Before people can vote for them, a lot of candidates need voters help just to get on the ballot. Most now qualify by petition, rather than pay a qualifying fee.

Mike Nichols vividly remembers his 2013 Panama City Commission campaign. Instead of paying the qualifying fee, Nichols got on the ballot getting signatures on a petition.

"I elected to do the petitions for the fact that it gave me an opportunity to get out and see the people that would vote for me and to figure out what their issues are," said Nichols.

Bay County's Supervisor of Elections Mark Andersen says more candidates are choosing that route.

"Well I think one of the reasons is if you can pay the fee, you might need the money to do your advertising and your campaign, which allows you to save those dollars instead of paying a qualifying fee," said Andersen.

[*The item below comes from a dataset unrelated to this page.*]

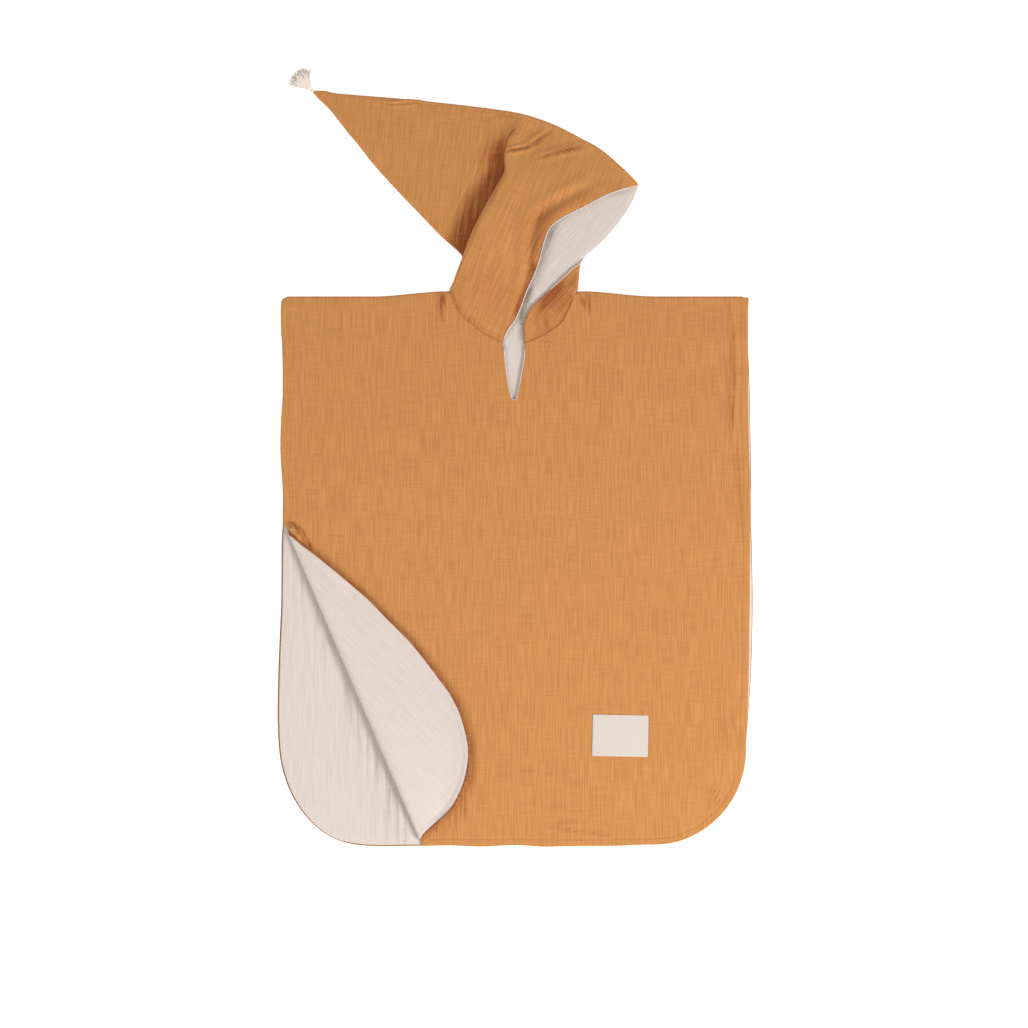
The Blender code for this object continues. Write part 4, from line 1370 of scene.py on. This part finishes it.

Qualifying fees can be costly. City candidates have to pay 1% of the office's annual salary and in some cases a city qualifying fee, or get 1% of registered voters in their area to sign a petition.

Bay County constitutional office candidates have to pay more than $5,000 or get about 1,000 voters' signatures.

State house or senator seats run about $2,000, or require more than 3,000 petition signatures.

For congressional races, the qualifying fee is more than $10,000 or about 4,000 petition signatures.

"The best voice you have is the people that vote for you and you encourage them to get out and vote to help deliver the message you want delivered on their behalf," said Nichols.

If you want to vote in the April 22nd municipal Super Tuesday election, you have to register by next Monday March 24th.